Write out exactly the lines between the line containing "obj.matrix_world = Matrix.Identity(4)" and the line containing "bpy.context.scene.camera = camera", including both of those lines, and nothing more.

• STORED RECORDS:
________________

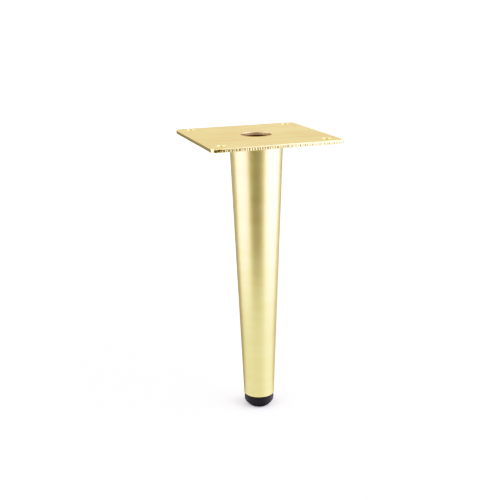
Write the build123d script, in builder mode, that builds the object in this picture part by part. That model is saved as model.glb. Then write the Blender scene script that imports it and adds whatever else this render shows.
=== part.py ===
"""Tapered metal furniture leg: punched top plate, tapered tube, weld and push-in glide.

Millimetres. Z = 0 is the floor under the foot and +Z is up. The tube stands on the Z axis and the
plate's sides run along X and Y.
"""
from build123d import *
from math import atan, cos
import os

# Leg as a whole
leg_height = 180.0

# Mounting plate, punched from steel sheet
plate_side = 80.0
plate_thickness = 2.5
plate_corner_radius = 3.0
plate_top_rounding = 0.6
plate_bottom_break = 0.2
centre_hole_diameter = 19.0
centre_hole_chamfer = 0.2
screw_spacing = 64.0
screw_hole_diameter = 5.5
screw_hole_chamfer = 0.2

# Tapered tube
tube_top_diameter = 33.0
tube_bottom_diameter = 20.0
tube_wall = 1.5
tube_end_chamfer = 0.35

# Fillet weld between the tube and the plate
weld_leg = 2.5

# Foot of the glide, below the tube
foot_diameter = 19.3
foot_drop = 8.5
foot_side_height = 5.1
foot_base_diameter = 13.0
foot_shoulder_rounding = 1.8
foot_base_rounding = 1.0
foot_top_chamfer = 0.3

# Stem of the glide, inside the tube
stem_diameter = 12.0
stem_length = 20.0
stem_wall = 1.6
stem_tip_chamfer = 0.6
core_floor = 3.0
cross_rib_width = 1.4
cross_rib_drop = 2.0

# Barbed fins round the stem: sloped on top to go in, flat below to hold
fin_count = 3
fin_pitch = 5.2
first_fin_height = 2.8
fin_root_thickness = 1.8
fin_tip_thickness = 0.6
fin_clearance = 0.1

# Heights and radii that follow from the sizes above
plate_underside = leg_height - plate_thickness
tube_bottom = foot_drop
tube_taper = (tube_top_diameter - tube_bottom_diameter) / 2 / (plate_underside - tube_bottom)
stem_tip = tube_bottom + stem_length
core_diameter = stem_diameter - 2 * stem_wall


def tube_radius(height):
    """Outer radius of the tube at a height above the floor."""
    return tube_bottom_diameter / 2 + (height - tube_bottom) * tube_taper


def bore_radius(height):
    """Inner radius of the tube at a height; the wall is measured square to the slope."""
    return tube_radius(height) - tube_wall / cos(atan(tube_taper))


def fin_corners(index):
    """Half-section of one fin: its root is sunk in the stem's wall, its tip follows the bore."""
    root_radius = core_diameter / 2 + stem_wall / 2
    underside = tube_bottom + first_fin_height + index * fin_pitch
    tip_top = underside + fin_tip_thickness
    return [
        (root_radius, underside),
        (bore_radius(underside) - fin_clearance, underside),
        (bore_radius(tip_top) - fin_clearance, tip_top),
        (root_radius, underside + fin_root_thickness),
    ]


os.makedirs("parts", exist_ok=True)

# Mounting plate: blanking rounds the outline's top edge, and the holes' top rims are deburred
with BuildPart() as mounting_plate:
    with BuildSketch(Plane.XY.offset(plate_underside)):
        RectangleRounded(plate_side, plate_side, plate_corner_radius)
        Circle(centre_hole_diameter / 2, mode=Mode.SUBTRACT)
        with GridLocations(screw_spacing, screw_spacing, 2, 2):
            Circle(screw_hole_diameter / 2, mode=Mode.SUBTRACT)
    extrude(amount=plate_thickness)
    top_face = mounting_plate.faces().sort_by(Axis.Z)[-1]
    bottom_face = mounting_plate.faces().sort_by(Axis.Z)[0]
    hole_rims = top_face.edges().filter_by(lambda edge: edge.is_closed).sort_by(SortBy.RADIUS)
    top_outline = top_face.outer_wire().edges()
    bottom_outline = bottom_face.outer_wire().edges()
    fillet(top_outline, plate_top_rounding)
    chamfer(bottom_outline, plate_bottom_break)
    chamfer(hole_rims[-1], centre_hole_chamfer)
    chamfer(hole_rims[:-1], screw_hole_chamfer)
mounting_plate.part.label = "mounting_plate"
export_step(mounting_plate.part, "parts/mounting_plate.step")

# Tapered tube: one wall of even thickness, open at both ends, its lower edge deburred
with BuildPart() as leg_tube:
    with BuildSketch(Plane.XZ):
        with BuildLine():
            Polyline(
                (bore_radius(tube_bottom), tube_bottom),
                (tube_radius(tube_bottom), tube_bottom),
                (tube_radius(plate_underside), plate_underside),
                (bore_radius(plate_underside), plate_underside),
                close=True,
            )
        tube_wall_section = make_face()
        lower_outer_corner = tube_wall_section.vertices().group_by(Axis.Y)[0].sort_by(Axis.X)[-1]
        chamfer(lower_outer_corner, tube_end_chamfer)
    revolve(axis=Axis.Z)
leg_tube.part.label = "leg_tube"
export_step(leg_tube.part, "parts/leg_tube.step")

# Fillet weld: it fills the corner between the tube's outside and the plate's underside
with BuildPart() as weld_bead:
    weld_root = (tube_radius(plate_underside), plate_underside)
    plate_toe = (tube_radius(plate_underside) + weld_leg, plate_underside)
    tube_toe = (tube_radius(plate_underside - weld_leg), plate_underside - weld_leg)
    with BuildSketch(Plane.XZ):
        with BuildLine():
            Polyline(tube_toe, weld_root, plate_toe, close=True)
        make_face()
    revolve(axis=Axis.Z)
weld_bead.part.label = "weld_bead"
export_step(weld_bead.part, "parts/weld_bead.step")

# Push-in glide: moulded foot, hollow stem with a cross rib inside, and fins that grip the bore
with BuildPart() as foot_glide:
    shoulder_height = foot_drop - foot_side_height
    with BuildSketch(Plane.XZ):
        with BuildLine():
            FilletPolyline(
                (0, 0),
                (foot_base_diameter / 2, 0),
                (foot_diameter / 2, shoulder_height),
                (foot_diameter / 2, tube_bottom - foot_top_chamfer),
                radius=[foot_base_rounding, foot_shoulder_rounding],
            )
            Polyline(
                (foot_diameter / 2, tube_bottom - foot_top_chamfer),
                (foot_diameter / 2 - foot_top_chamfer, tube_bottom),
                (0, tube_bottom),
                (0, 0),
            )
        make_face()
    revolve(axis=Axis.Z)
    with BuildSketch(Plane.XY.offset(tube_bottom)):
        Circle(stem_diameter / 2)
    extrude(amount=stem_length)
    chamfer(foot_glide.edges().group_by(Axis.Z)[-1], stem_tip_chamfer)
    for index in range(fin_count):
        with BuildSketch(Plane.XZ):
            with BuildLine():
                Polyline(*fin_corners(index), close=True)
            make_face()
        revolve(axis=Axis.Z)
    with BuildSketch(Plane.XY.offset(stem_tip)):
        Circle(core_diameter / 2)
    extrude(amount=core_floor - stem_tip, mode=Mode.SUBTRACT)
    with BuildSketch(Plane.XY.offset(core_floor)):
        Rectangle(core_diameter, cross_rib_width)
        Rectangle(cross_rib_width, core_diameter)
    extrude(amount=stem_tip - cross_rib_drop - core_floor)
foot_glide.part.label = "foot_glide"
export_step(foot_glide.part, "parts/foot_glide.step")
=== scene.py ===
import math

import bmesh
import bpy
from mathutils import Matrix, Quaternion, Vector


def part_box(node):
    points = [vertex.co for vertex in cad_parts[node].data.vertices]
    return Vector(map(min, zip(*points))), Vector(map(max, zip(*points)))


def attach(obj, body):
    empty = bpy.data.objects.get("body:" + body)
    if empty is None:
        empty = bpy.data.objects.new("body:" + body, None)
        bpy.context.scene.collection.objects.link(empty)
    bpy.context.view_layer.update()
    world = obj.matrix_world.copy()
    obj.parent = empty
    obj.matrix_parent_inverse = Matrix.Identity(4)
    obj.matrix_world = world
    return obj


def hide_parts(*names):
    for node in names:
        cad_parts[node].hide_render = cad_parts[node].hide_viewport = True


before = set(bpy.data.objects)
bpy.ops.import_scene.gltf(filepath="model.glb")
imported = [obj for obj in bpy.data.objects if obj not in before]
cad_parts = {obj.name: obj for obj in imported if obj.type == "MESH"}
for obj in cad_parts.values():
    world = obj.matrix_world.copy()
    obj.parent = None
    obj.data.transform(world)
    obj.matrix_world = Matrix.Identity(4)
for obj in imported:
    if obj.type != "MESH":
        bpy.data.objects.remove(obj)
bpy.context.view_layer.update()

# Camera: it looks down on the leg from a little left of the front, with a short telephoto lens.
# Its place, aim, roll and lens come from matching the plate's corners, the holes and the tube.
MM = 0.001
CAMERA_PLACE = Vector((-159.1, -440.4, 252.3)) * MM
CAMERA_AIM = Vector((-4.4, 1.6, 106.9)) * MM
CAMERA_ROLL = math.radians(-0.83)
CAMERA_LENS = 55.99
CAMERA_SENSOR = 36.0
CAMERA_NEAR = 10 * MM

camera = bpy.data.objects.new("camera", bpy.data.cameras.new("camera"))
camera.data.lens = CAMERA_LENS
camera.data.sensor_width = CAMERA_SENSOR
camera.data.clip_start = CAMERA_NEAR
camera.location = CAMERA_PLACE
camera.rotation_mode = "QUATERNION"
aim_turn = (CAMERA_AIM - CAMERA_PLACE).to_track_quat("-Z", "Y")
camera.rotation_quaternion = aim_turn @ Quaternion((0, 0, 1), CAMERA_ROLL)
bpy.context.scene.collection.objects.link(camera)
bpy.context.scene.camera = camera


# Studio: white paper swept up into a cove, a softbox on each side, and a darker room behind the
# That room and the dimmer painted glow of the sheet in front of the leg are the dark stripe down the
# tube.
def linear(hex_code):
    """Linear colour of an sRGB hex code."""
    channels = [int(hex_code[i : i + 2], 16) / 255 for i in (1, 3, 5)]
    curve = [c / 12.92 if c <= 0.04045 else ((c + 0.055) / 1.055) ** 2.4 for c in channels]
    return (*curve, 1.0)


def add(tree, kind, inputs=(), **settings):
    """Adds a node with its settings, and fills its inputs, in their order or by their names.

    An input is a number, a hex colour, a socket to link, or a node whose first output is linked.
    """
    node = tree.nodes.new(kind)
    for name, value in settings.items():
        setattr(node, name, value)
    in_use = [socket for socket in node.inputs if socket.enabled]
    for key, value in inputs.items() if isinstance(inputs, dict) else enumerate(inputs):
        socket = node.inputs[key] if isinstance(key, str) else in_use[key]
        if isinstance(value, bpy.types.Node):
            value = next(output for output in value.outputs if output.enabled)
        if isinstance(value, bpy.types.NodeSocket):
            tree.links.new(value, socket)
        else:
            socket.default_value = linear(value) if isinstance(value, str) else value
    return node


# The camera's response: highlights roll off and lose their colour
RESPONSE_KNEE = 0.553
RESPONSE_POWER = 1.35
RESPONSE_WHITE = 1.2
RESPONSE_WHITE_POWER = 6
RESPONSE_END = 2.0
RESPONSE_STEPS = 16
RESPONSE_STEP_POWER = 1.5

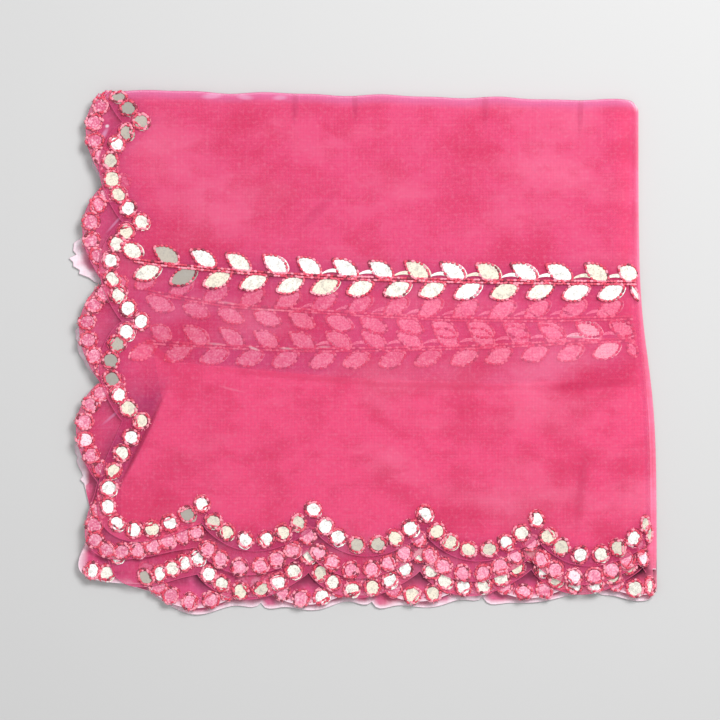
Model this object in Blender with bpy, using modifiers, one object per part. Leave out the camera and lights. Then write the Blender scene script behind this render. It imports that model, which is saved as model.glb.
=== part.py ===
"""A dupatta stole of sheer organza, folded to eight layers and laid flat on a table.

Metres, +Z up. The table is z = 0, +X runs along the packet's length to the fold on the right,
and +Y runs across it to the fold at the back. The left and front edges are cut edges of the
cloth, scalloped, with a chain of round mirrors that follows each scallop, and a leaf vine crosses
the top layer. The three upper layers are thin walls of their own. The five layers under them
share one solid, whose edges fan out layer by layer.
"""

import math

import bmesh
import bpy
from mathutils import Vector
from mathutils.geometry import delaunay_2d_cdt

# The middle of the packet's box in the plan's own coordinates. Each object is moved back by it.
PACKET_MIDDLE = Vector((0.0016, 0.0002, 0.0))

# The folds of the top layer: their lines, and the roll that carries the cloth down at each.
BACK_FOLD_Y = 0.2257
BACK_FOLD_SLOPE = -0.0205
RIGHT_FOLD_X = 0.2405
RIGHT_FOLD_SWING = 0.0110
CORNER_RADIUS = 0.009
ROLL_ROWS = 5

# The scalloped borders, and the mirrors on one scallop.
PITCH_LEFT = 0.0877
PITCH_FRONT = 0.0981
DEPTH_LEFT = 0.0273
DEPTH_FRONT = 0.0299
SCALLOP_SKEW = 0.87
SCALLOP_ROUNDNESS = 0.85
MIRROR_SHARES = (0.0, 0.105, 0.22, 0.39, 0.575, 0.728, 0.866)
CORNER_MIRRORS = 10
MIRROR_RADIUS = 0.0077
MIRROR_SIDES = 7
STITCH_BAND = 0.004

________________

• OUTPUT BELOW:
    obj.matrix_world = Matrix.Identity(4)
for obj in imported:
    if obj.type != "MESH":
        bpy.data.objects.remove(obj)
bpy.context.view_layer.update()

# Camera: it looks down on the leg from a little left of the front, with a short telephoto lens.
# Its place, aim, roll and lens come from matching the plate's corners, the holes and the tube.
MM = 0.001
CAMERA_PLACE = Vector((-159.1, -440.4, 252.3)) * MM
CAMERA_AIM = Vector((-4.4, 1.6, 106.9)) * MM
CAMERA_ROLL = math.radians(-0.83)
CAMERA_LENS = 55.99
CAMERA_SENSOR = 36.0
CAMERA_NEAR = 10 * MM

camera = bpy.data.objects.new("camera", bpy.data.cameras.new("camera"))
camera.data.lens = CAMERA_LENS
camera.data.sensor_width = CAMERA_SENSOR
camera.data.clip_start = CAMERA_NEAR
camera.location = CAMERA_PLACE
camera.rotation_mode = "QUATERNION"
aim_turn = (CAMERA_AIM - CAMERA_PLACE).to_track_quat("-Z", "Y")
camera.rotation_quaternion = aim_turn @ Quaternion((0, 0, 1), CAMERA_ROLL)
bpy.context.scene.collection.objects.link(camera)
bpy.context.scene.camera = camera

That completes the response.